Polski wspierający opowiedział również o swoim nowym kompanie z dolnej linii, Kasperze "Kobbe" Kobberupie. – Moim zdaniem Kobbe szybko się uczy i pojmuje grę, ale nie gra tak agresywnie, co jest związane z jego poprzednimi supportami. Nie chcę mówić, że byli źli, po prostu grali w inny sposób, nie próbowali ciągle szukać walki. Potrzebujemy trochę czasu, aby zbudować synergię i dostosować się wzajemnie do swoich stylów – powiedział Vander.

Jeśli chodzi o innych graczy, 26-latek przyznał, że jest pozytywnie zaskoczony w szczególności dżunglerem zespołu, Ivánem "Razorkiem" Martínem Díazem. – Jest już na scenie od jakiegoś czasu, ale teraz widzę jego grę codziennie i nie wiedziałem, że jest tak dobry. Jest jednym z najlepszych dżunglerów w LEC, chociaż trudno powiedzieć, że jest w top 3 czy coś takiego. Grałem z Inspiredem i moim zdaniem on jest lepszy od Razorka, ale sądzę też, że Razork ma sporo mocnych stron i trochę jest lekceważony – stwierdził Vander.

Biorąc pod uwagę status weterana Bogdana na profesjonalnej scenie LoL-a, trudno oprzeć się wrażeniu, że będzie on mógł przekazać wiele doświadczenia swoim nowym kompanom, co zresztą przyznaje on sam. – Gram już od długiego czasu i szybko jestem w stanie dostrzec, co poprawić w grze makro albo drużynowej, albo jak podejmować szybko decyzje na mapie. Cieszę się, że będę mógł z tym pomóc i mam nadzieję, że przyniesie to efekty w postaci ich rozwoju, tak jak miało to miejsce w Rogue – powiedział.
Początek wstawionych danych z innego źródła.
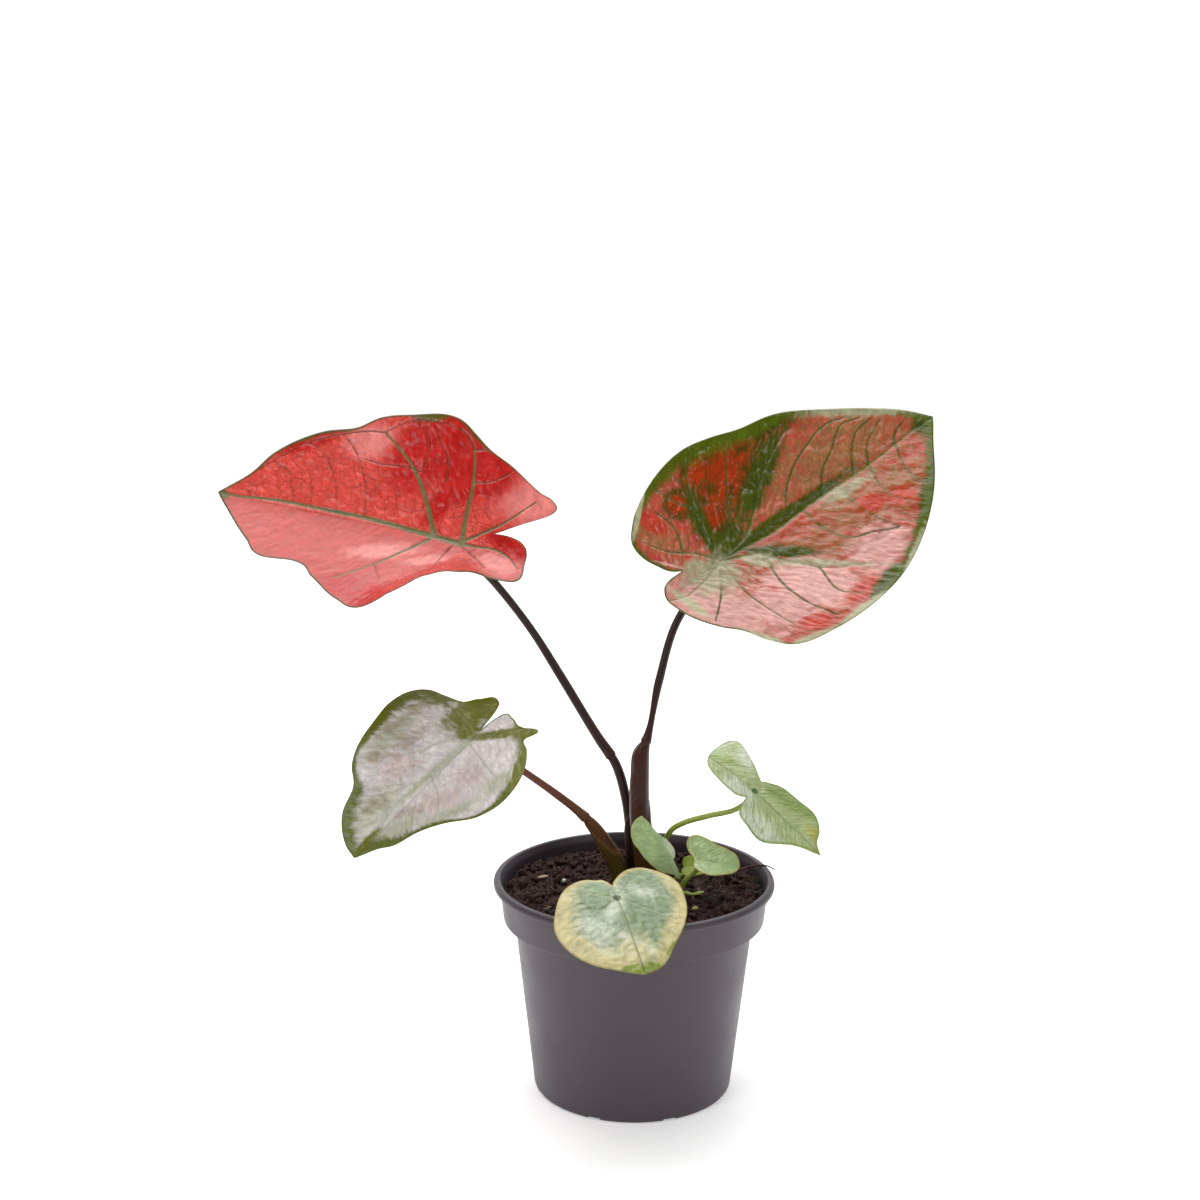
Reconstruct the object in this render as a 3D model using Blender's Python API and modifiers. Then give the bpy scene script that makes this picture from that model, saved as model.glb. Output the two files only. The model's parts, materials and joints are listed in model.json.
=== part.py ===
"""Young caladium in its nursery pot: eight leaves on their own stems, standing in peat.

Origin: centre of the pot's foot, on the table. +X is the plant's right, +Y its back, +Z up.
Every size below is in millimetres and becomes metres through MM.
"""
import math

import bmesh
import bpy
import numpy as np
from mathutils import Vector

MM = 0.001
GAP = 0.3

# Driving dimensions of the pot
POT_HEIGHT = 94.0
LIP_RADIUS = 60.0
LIP_DEPTH = 3.0
BAND_RADIUS = 57.3
BAND_BOTTOM = 76.3
WALL_TOP_RADIUS = 51.0
FOOT_RADIUS = 42.4
WALL = 1.3
FLOOR = 2.4
BAND_DRAFT = 1.6
LEDGE_RISE = 0.6
LIP_ROUND = 2.0
FOOT_ROUND = 2.2
CORNER_ROUND = 0.8
POT_STEPS = 48

# Drainage under the pot's floor
CHANNELS = 8
CHANNEL_DEPTH = 1.4
CHANNEL_WIDTH = 6.0
HUB_DISC_RADIUS = 12.0
DRAIN_RADIUS = 2.6
DRAIN_STRETCH = 1.6
DRAIN_PLACE = 33.0

# Peat
SOIL_LEVEL = 86.5
SOIL_RINGS = 8
CLODS = 90
CLOD_SEED = 11
CLOD_REACH = 52.0
CLOD_WIDTH = (2.5, 6.0)
CLOD_RISE = (-1.2, 2.0)
SIDE_HEAP = 1.2
BACK_HEAP = 0.6
HEAP_REACH = 50.0
LIFT_LIMITS = (-2.0, 4.0)
RIM_EASE = 6.0

# Stems stand this deep in plain holes
STEM_FOOT = 76.0
STEM_COLLAR = 86.0
HOLE_CLEARANCE = 0.4
HOLE_TOP = 100.0

# Leaf tissue. RIB is the thickness at a main rib's root, which thins out to BLADE at the margin.
BLADE = 0.8
RIB = 1.5
RIB_GROOVE = 0.35
GROOVE_FADE = 0.6
RIB_FADE = 0.7
QUILT = 0.45
RELIEF_LENGTH = 90.0
MIDRIB_SOFTNESS = 6.0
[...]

Jakie więc cele stawia sobie Vander oraz jego drużyna? – W wiosennym splicie naszym celem będzie dostanie się do play-offów i poprawa przed letnim splitem. Nasi toplanerzy są bardzo uzdolnieni. Niektórzy gracze potrzebują więcej czasu do pełnego "dotarcia", bo nie da się pokonać najlepszych drużyn samymi umiejętnościami, trzeba wykazać się mądrością na mapie i gotowością do pomocy swoim kompanom. Jest potencjał (śmiech). Indywidualnie wygląda to dobrze, potrzebujemy czasu, żeby nauczyć się grać dobrze zespołowo – oznajmił polski wspierający.